Aim of the exercise
Print the data exactly as it is given, please.

Records provided
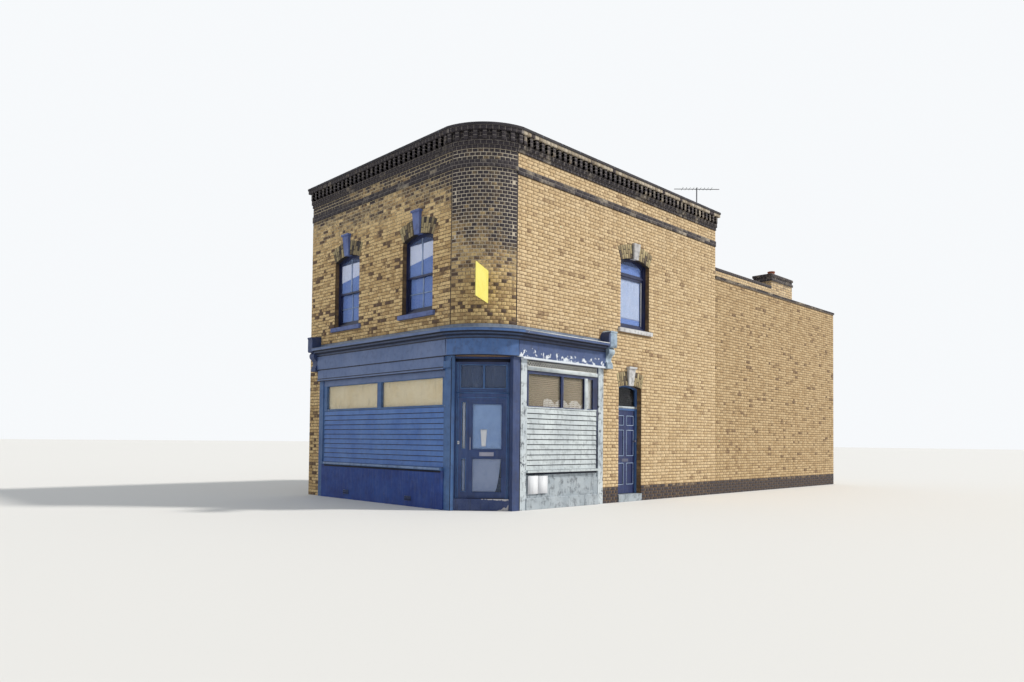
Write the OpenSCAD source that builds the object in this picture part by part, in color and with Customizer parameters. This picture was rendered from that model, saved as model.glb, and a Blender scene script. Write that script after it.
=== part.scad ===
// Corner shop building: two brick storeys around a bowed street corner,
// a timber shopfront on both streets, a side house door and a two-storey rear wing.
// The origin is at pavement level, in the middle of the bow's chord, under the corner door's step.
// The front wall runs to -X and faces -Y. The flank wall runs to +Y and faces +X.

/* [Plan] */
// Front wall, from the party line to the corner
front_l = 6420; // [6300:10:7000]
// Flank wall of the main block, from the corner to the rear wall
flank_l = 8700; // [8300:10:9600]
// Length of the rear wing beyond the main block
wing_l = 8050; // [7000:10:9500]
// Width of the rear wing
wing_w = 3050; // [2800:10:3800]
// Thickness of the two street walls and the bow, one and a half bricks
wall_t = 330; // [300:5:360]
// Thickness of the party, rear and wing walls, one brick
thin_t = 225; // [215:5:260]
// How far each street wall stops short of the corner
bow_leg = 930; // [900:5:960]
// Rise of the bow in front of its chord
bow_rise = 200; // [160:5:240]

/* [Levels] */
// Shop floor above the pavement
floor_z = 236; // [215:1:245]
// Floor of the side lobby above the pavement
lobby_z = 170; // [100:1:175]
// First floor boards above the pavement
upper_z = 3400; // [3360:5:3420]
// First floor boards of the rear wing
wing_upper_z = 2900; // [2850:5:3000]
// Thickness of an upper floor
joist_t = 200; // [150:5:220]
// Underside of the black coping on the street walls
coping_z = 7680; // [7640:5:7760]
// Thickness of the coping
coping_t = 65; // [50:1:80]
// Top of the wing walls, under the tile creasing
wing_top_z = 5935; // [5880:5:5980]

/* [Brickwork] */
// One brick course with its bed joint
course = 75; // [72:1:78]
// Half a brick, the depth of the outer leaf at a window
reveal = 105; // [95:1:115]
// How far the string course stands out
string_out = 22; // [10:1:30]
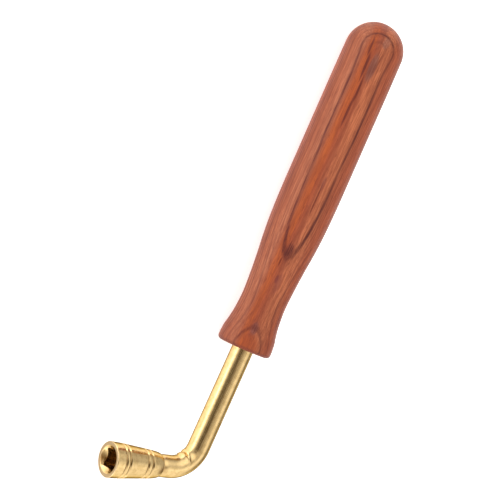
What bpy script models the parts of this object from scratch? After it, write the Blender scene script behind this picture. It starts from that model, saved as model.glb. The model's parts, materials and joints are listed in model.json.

The answer
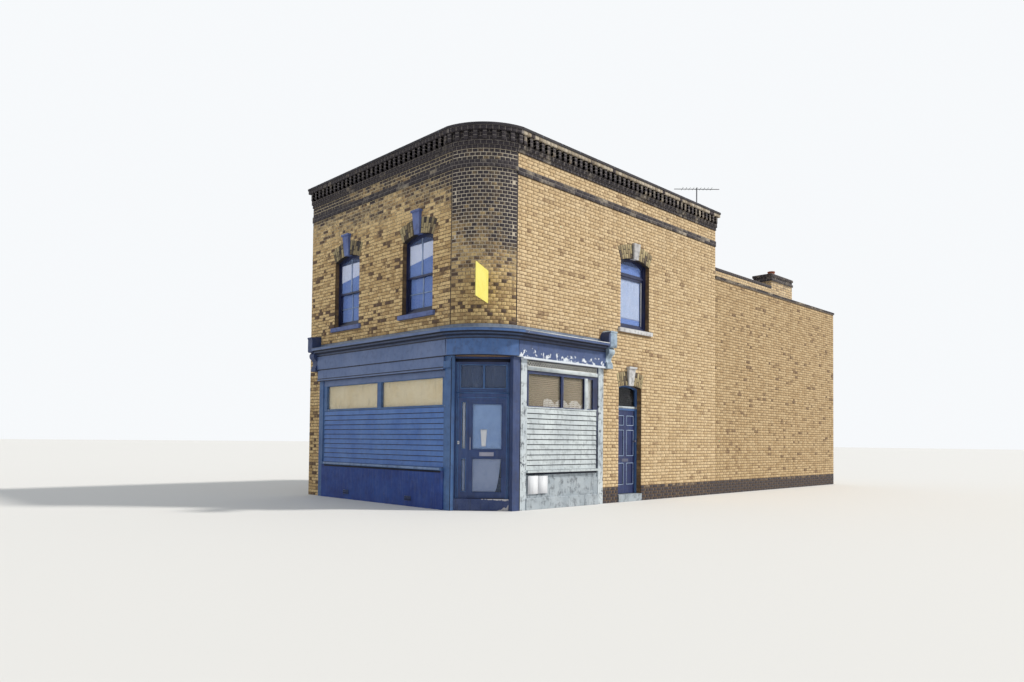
Write the OpenSCAD source that builds the object in this picture part by part, in color and with Customizer parameters. This picture was rendered from that model, saved as model.glb, and a Blender scene script. Write that script after it.
=== part.scad ===
// Corner shop building: two brick storeys around a bowed street corner,
// a timber shopfront on both streets, a side house door and a two-storey rear wing.
// The origin is at pavement level, in the middle of the bow's chord, under the corner door's step.
// The front wall runs to -X and faces -Y. The flank wall runs to +Y and faces +X.

/* [Plan] */
// Front wall, from the party line to the corner
front_l = 6420; // [6300:10:7000]
// Flank wall of the main block, from the corner to the rear wall
flank_l = 8700; // [8300:10:9600]
// Length of the rear wing beyond the main block
wing_l = 8050; // [7000:10:9500]
// Width of the rear wing
wing_w = 3050; // [2800:10:3800]
// Thickness of the two street walls and the bow, one and a half bricks
wall_t = 330; // [300:5:360]
// Thickness of the party, rear and wing walls, one brick
thin_t = 225; // [215:5:260]
// How far each street wall stops short of the corner
bow_leg = 930; // [900:5:960]
// Rise of the bow in front of its chord
bow_rise = 200; // [160:5:240]

/* [Levels] */
// Shop floor above the pavement
floor_z = 236; // [215:1:245]
// Floor of the side lobby above the pavement
lobby_z = 170; // [100:1:175]
// First floor boards above the pavement
upper_z = 3400; // [3360:5:3420]
// First floor boards of the rear wing
wing_upper_z = 2900; // [2850:5:3000]
// Thickness of an upper floor
joist_t = 200; // [150:5:220]
// Underside of the black coping on the street walls
coping_z = 7680; // [7640:5:7760]
// Thickness of the coping
coping_t = 65; // [50:1:80]
// Top of the wing walls, under the tile creasing
wing_top_z = 5935; // [5880:5:5980]

/* [Brickwork] */
// One brick course with its bed joint
course = 75; // [72:1:78]
// Half a brick, the depth of the outer leaf at a window
reveal = 105; // [95:1:115]
// How far the string course stands out
string_out = 22; // [10:1:30]
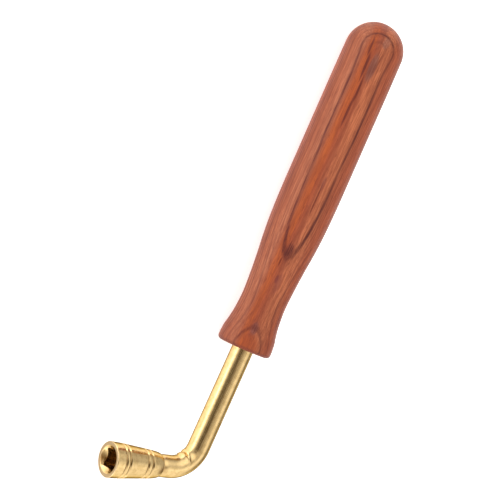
What bpy script models the parts of this object from scratch? After it, write the Blender scene script behind this picture. It starts from that model, saved as model.glb. The model's parts, materials and joints are listed in model.json.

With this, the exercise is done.